WHAT THE EXERCISE ASKS: Everything from the line with "for name, x" through the line with "bpy.context.scene.collection.objects.link(empty)" should be repeated exactly, both of those lines included, and nothing else.
■ ■ ■ ■ ■ ■ ■
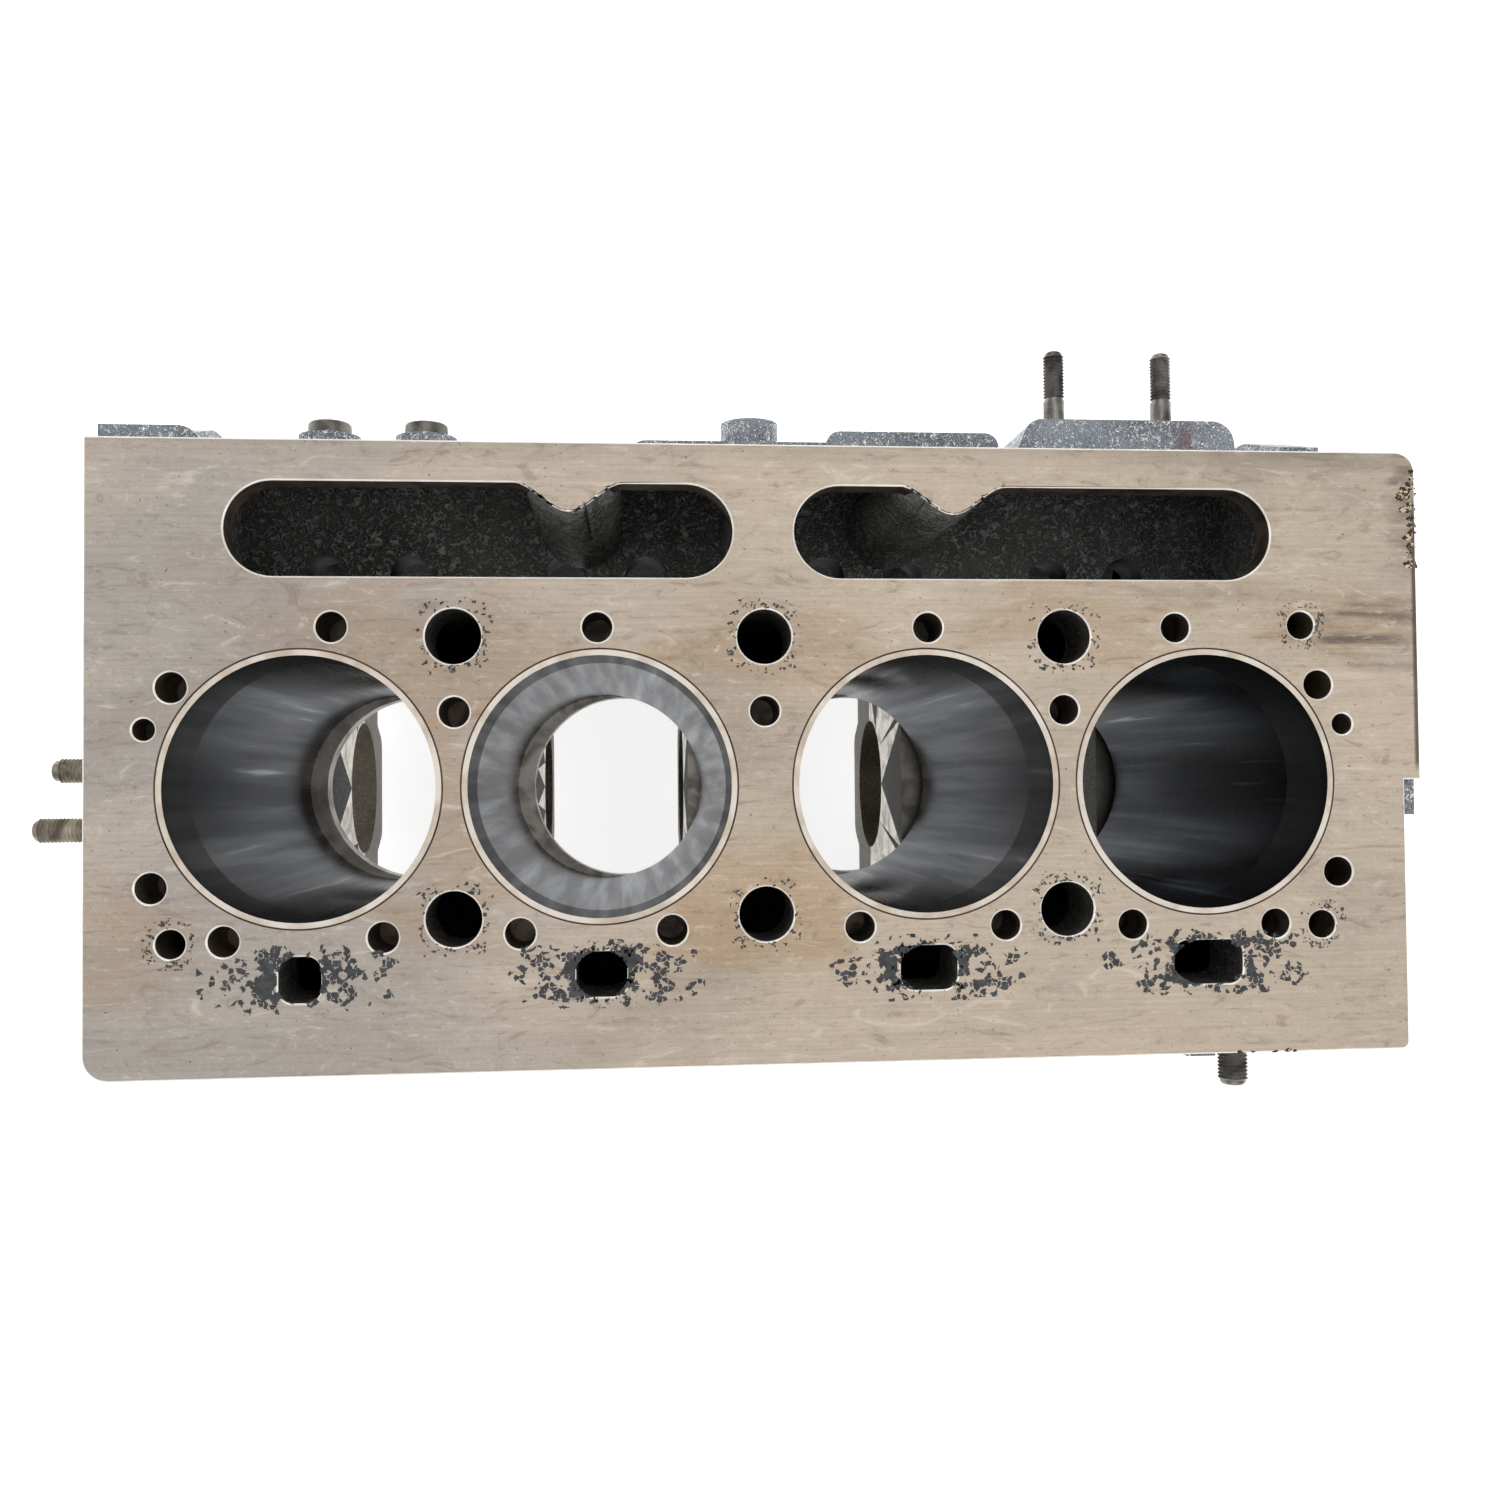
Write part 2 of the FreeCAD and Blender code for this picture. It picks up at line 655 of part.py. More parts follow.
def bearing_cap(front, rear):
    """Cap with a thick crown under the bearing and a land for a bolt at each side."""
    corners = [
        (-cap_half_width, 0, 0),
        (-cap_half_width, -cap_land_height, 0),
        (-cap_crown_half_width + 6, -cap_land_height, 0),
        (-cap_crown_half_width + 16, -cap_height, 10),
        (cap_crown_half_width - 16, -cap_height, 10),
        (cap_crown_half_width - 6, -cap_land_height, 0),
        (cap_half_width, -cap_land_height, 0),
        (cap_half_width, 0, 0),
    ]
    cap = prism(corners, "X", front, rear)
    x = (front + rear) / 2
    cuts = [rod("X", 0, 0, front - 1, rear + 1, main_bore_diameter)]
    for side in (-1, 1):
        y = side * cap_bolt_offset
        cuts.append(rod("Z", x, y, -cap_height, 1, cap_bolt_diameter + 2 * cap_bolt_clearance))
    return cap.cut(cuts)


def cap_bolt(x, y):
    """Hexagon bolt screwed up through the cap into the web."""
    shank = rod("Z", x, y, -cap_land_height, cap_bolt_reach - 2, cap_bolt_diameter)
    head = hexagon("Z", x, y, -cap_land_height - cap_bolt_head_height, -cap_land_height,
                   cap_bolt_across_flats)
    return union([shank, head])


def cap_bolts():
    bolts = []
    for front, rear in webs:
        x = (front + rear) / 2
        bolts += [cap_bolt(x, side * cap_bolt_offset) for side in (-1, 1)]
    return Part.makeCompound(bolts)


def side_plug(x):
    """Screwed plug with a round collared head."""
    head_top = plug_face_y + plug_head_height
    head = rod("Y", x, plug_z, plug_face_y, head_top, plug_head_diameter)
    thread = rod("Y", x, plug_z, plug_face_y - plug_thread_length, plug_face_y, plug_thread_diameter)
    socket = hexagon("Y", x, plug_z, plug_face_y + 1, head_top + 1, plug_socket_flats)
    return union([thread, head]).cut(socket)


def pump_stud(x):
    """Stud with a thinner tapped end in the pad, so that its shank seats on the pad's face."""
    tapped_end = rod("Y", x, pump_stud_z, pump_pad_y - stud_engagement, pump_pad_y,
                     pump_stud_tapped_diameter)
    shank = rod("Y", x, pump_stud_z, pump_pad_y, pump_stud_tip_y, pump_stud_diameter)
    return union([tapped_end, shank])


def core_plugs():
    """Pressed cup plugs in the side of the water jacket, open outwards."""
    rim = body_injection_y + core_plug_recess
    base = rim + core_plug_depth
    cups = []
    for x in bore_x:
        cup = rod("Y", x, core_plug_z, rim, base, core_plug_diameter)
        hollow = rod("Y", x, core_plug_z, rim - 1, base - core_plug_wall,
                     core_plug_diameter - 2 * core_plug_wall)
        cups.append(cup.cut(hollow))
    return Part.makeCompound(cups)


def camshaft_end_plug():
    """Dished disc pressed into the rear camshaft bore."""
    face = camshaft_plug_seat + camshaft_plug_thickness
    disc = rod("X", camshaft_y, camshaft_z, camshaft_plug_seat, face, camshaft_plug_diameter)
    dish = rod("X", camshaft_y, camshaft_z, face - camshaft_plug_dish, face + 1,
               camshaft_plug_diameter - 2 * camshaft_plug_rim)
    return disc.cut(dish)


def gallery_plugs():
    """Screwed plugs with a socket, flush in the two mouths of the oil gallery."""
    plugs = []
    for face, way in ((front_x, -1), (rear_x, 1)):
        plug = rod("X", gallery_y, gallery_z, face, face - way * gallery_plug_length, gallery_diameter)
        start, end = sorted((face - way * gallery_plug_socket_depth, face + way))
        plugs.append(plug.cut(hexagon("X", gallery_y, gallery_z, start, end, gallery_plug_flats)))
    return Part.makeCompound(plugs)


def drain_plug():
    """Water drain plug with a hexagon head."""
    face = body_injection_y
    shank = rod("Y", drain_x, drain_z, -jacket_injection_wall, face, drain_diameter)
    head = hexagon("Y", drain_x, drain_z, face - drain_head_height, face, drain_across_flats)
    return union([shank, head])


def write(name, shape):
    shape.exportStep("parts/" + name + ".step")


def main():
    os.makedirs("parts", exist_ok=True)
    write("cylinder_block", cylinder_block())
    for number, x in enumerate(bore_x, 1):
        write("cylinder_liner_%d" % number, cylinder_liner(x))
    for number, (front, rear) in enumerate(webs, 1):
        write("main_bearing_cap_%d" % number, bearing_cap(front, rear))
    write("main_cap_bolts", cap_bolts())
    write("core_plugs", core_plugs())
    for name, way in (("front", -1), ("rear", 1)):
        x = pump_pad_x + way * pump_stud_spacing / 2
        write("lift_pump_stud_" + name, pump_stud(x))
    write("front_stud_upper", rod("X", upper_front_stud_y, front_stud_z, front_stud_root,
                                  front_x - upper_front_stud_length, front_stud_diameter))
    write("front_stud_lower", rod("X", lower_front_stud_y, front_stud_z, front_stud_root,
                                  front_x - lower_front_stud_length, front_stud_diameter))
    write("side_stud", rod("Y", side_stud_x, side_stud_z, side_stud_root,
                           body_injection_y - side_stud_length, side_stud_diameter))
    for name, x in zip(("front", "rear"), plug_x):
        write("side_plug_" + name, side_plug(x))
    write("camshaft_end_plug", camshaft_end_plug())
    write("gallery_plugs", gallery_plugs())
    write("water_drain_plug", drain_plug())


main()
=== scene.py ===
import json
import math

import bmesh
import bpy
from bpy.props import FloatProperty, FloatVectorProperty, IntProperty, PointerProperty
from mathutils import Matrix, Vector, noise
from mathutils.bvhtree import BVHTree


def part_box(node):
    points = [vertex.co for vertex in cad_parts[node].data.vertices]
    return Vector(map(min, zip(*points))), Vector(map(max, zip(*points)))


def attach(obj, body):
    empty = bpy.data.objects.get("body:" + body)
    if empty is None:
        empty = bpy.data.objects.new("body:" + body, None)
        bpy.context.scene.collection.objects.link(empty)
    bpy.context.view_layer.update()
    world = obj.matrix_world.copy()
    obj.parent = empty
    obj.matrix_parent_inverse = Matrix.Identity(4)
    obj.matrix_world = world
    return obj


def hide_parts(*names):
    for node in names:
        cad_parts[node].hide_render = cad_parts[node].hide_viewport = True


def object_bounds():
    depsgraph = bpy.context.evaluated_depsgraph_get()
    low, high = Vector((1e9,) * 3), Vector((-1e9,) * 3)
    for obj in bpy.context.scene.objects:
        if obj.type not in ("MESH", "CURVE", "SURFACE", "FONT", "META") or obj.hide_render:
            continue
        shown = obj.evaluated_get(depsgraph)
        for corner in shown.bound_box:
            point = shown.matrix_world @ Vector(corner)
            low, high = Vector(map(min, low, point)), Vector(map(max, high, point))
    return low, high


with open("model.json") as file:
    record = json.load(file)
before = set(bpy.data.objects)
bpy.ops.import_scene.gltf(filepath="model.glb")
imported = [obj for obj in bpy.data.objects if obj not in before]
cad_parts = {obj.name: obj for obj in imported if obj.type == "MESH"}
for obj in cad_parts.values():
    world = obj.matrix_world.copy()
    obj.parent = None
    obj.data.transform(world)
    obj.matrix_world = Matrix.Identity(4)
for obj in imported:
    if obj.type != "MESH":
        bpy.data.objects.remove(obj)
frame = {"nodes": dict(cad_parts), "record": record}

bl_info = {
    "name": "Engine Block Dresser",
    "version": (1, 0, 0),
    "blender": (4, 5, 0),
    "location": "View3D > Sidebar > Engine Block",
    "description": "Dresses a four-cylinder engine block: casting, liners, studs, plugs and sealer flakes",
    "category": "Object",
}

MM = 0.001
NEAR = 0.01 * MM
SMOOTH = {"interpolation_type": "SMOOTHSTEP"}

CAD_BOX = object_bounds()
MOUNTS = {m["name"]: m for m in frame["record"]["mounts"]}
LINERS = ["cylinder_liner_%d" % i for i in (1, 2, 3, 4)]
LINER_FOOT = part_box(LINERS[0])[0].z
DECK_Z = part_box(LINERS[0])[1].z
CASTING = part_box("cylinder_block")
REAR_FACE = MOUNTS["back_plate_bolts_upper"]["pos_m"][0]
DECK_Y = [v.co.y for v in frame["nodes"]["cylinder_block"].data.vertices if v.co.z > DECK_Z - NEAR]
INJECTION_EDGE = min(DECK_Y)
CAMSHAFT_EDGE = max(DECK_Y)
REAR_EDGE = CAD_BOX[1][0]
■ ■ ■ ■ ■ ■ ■
TASK RESULT:
    for name, x in zip(("front", "rear"), plug_x):
        write("side_plug_" + name, side_plug(x))
    write("camshaft_end_plug", camshaft_end_plug())
    write("gallery_plugs", gallery_plugs())
    write("water_drain_plug", drain_plug())


main()
=== scene.py ===
import json
import math

import bmesh
import bpy
from bpy.props import FloatProperty, FloatVectorProperty, IntProperty, PointerProperty
from mathutils import Matrix, Vector, noise
from mathutils.bvhtree import BVHTree


def part_box(node):
    points = [vertex.co for vertex in cad_parts[node].data.vertices]
    return Vector(map(min, zip(*points))), Vector(map(max, zip(*points)))


def attach(obj, body):
    empty = bpy.data.objects.get("body:" + body)
    if empty is None:
        empty = bpy.data.objects.new("body:" + body, None)
        bpy.context.scene.collection.objects.link(empty)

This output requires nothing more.